Maria foi amparada nos braços da mãe e aos poucos foi se acalmando.
— Eu estou cansada de ser chamada de ser ofendida o tempo todo por algumas meninas da minha sala, que algumas vezes também roubam o meu lanche, pegam as minhas coisas sem pedir, rasgam meus livros e revistas por maldade. Ah, e quando eu tentei encarar as duas, elas me arrastaram para o banheiro e aprontaram com meu cabelo dizendo que iriam me ajudar a diminuir a moita dele por que como você sabe meu cabelo é muito cheio.
— Por isso você pedia tanto para alisar teu cabelo? — Maria assentiu.

 — Eu estranhei isso por que antes você não gostava de fazer progressiva. Sabe? Eu sempre achei o seu cabelo lindo por que você é uma negra muito linda exatamente como é. — Maria queria poder acreditar nas palavras da sua mãe, mas era tarde demais por que o trauma quebrou a sua autoimagem.
— No dia em que cheguei em casa com a camiseta toda suja de barro, menti que tinha tropeçado numa poça quando voltava da escola, mas, na verdade, as meninas arrastaram-me para um terreno baldio próximo do colégio e me bateram só por que me recusei a deixar que elas colassem de mim na prova.  Chega! Eu faço o que você quiser, mas me tira de lá, por favor.  Voltar para aquela escola é pior que morrer. — implorou a garota para tentar convencer sua mãe.
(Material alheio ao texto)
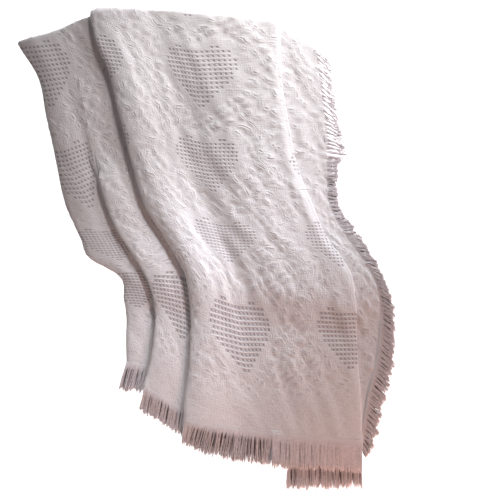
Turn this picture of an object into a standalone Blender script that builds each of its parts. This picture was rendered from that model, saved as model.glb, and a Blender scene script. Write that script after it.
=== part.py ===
"""A cotton throw blanket with a fringe, laid out in soft folds on a flat surface.

One woven sheet makes two pleats on the left, a broad front panel and an under layer on the right.
Its top third is turned under, so the top edge is a fold. Sizes are millimetres until the meshes
are made. "Across" runs to the right and "down" runs from the top edge towards the fringed hem.
"""

import math
from collections import namedtuple

import bmesh
import bpy
import numpy as np

METRES = 0.001

THICKNESS = 2.4
LAYER = 4.2  # from the middle of one layer to the middle of the next
TURN = 5.0  # how far from a fold's line the cloth starts to turn over
PARTING = 0.4  # between the cloth's edge and the strip that carries a fringe
STRIP = 5.6  # width of that strip

UNDER_HEM = 575.0  # how far down the turned-under end reaches, at the left border
UNDER_SLANT = 0.11  # and how much further for each millimetre across
DROP_START = 16.0  # past that end, the upper layers start to come down
DROP_LENGTH = 100.0  # and lie on the surface this much further on
SECOND_PLEAT = (340.0, 425.0)  # the second pleat grows out of the first between these

# Places across, in millimetres, of the lines that the cloth folds or bends on.
# Each column is one station down the throw.
STATIONS = (10, 100, 170, 275, 380, 470, 550, 595, 630, 690, 805, 920, 1070)
LINES = {
    "flap_hem": (138, 161, 198, 216, 225, 225, 252, 270, 296, 308, 312, 308, 308),
    "left_fold": (28, 51, 89, 107, 131, 150, 186, 207, 268, 285, 290, 292, 292),
    "pleat_2": (127, 152, 175, 202, 223, 243, 281, 313, 332, 352, 350, 324, 320),
    "front_left": (202, 223, 250, 278, 304, 334, 382, 409, 426, 435, 437, 426, 421),
    "crest_right": (552, 559, 575, 593, 616, 644, 667, 681, 690, 702, 718, 731, 736),
    "front_right": (642, 644, 646, 662, 683, 718, 754, 787, 807, 817, 821, 830, 835),
    "inner_fold": (460, 460, 467, 478, 495, 520, 552, 570, 587, 607, 628, 637, 637),
    "side_root": (718, 727, 735, 748, 754, 759, 803, 835, 857, 874, 874, 848, 828),
}

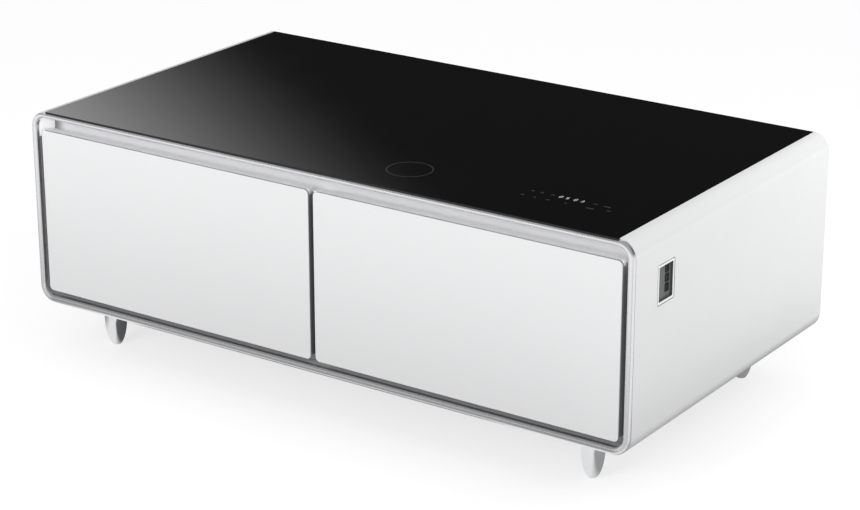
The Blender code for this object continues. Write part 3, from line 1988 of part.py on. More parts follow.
def make_power_inlet():
    """A mains inlet: a flange behind the rear cover, a hollow shroud and three flat pins."""
    front = cover_seat_y + rear_cover_thickness
    back = front - inlet_depth
    place = (inlet_x, 0, inlet_z())
    shroud = rectangle(inlet_width, inlet_height)
    socket = prism("power_inlet", shroud, "Y", back, front, dark_plastic("inlet_plastic"), place)
    flange_back = cover_seat_y - fit_gap
    flange = prism(
        "inlet_flange",
        rectangle(inlet_flange_width, inlet_flange_height),
        "Y",
        flange_back - inlet_flange_thickness,
        flange_back,
        None,
        place,
    )
    unite(socket, flange)
    cut(socket, prism("inlet_hollow", inlet_mouth(), "Y", back + inlet_wall, front + overrun, None, place))
    pins = bmesh.new()
    start = back + inlet_wall / 2
    end = back + inlet_wall + inlet_pin_length
    for column in (-1, 0, 1):
        x = column * inlet_pin_pitch
        z = inlet_pin_drop - 2 * inlet_pin_drop * abs(column)
        low = (x - inlet_pin_width / 2, start, z - inlet_pin_height / 2)
        high = (x + inlet_pin_width / 2, end, z + inlet_pin_height / 2)
        add_box(pins, low, high)
    return unite(socket, add_piece("inlet_pins", pins, None, place))


def make_cabinet():
    make_outer_shell()
    make_glass_top()
    make_front_trim()
    make_finger_channel()
    make_channel_end_caps()
    make_front_frame()
    for word, side in (("left", -1), ("right", 1)):
        make_liner(word, side)
        make_evaporator(word, side)
    make_insulation()
    make_feet()
    make_front_foot_rail()
    make_socket_panel()
    make_display()
    make_charger()


def make_machine_compartment():
    make_bulkhead()
    make_rear_cover()
    make_base_pan()
    make_compressor_mount()
    make_compressor()
    make_terminal_cover()
    make_fan_frame()
    make_fan_rotor()
    make_condenser()
    make_filter_drier()
    make_suction_pipe()
    make_capillary_tube()
    make_control_box()
    make_control_board()
    make_power_inlet()


def main():
    clear_scene()
    make_cabinet()
    make_machine_compartment()
    for word, side in (("left", -1), ("right", 1)):
        make_drawer(word, side)


main()
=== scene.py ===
"""Looks of the refrigerator coffee table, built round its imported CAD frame.

X runs along the long side, Y from the front to the back and Z is up, in metres.
"""

import json
import math
from functools import cache

import bmesh
import bpy
from mathutils import Matrix, Vector

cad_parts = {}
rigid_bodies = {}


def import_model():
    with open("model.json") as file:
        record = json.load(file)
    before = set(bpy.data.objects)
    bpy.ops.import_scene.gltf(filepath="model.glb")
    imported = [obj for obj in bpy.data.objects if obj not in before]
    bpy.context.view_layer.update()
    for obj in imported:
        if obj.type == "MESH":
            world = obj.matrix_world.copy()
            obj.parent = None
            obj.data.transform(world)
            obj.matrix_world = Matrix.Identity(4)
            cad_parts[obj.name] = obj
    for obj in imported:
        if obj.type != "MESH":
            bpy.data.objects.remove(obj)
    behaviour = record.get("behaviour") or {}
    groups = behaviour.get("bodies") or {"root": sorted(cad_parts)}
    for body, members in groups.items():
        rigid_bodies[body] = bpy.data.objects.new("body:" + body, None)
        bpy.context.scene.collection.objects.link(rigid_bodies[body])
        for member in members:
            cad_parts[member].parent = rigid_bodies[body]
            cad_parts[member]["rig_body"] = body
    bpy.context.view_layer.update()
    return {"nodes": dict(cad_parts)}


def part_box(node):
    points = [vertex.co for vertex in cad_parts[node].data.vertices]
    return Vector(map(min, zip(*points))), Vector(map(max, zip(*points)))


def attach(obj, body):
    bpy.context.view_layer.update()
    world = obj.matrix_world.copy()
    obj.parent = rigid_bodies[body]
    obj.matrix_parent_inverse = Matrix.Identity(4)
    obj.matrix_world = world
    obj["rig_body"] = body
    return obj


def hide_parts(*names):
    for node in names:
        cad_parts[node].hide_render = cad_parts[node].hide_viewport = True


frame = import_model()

bl_info = {
    "name": "Refrigerator coffee table",
    "version": (1, 0, 0),
    "blender": (4, 5, 0),
    "location": "View3D > Sidebar > Table",
    "description": "Builds the finishes and small pieces of a refrigerator coffee table",
    "category": "Object",
}

# Clearances and smoothness
skin = 0.00008
fit_gap = 0.0003
crease_angle = math.radians(38)
weld_distance = 0.000002

# The socket panel: its border, the depth of its floor, and its ports from its middle
bezel_border = 0.005
panel_recess = 0.0045
port_count = 3
port_pitch = 0.0168
port_offset = 0.0095
port_rise = 0.004

# Places read from the CAD frame
glass_low, glass_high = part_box("glass_top")
cover_low, cover_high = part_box("rear_cover")
inlet_low, inlet_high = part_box("power_inlet")
condenser_low, condenser_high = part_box("condenser")
bezel_low, bezel_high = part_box("socket_bezel")
socket_low, socket_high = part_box("socket_module")
display_low, display_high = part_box("display_module")
charger_low, charger_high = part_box("wireless_charger")
trim_low, trim_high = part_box("front_trim")
shell_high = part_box("outer_shell")[1]
channel_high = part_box("finger_channel")[1]
bezel_middle = (bezel_low + bezel_high) / 2
mark_levels = (glass_high.z - 2 * skin, glass_high.z)


class Value:
    """One output of a node; each operator used on it adds a Math node."""

    def __init__(self, surface, socket):
        self.surface = surface
        self.socket = socket

    def maths(self, operation, *others):
        inputs = dict(enumerate([self, *others]))
        return self.surface.node("ShaderNodeMath", {"operation": operation}, inputs)

    def __add__(self, other):
        return self.maths("ADD", other)

    def __sub__(self, other):
        return self.maths("SUBTRACT", other)

    def __rsub__(self, other):
        return self.surface.node("ShaderNodeMath", {"operation": "SUBTRACT"}, {0: other, 1: self})

    def __mul__(self, other):
        return self.maths("MULTIPLY", other)

    def __abs__(self):
        return self.maths("ABSOLUTE")

    __radd__ = __add__
    __rmul__ = __mul__

    def larger(self, other):
        return self.maths("MAXIMUM", other)

    def smaller(self, other):
        return self.maths("MINIMUM", other)

    def rise(self, low, high):
        """Goes smoothly from 0 at low to 1 at high."""
        inputs = {0: self, 1: low, 2: high, 3: 0.0, 4: 1.0}
        return self.surface.node("ShaderNodeMapRange", {"interpolation_type": "SMOOTHSTEP"}, inputs)

    def spread(self, low, high):
        """Goes from low where this value is 0 to high where it is 1."""
        return self.surface.node("ShaderNodeMapRange", {}, {0: self, 1: 0.0, 2: 1.0, 3: low, 4: high})

    def near(self, middle, reach):
        """Is 1 within this reach of the middle and 0 beyond it."""
        fade = 0.0002
        return 1 - abs(self - middle).rise(reach, reach + fade)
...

 Laura ficou boquiaberta com o relato do sofrimento da filha, jamais poderia supor que ela estivesse enfrentando bullying em tenra idade, mas a verdade, era que para a covardia e o preconceito das pessoas não existe idade certa, pois a intolerância está agarrada no coração delas como um veneno, e aparece nos momentos que lhe são oportunos.
***
Algum tempo depois Maria foi levada para uma psicóloga e a profissional constatou uma leve depressão na menina em decorrência do divórcio repentino dos pais, e o bullying apenas a tornou mais retraída e solitária. Apenas com a terapia a menina teve algumas evoluções que lhe permitiram sorrir novamente, e tentar fazer novos amigos apesar de tudo que sofreu.
Ela mudou de colégio outra vez e felizmente neste não havia nenhum aluno valentão para lhe importunar, e assim com o tempo ela foi se soltando aos poucos, como uma lagarta em fase de metamorfose até virar uma linda borboleta.
Maria ainda teria um longo caminho até aprender a voar, mas entendeu que não deveria mais se sentir atípica, uma estranha no mundo, alguém que não se encaixava em lugar algum. Ela compreendeu que era amada e que iriam gostar dela como ela realmente era, uma menina tímida e quieta, mas que quando se empolgava poderia ser a companheira de várias brincadeiras divertidas que fazem da infância um momento tão especial e importante na vida.
Maria estava na fase de construção do casulo e um dia finalmente ganharia as suas asas, enquanto isso ela aproveitava para trocar informações com colegas que gostavam das mesmas bandas que ela, e se tornou um dos destaques da sua sala nas redações por que ela aprendeu a canalizar a dor, transformando-a em combustível para ser alguém melhor no mundo.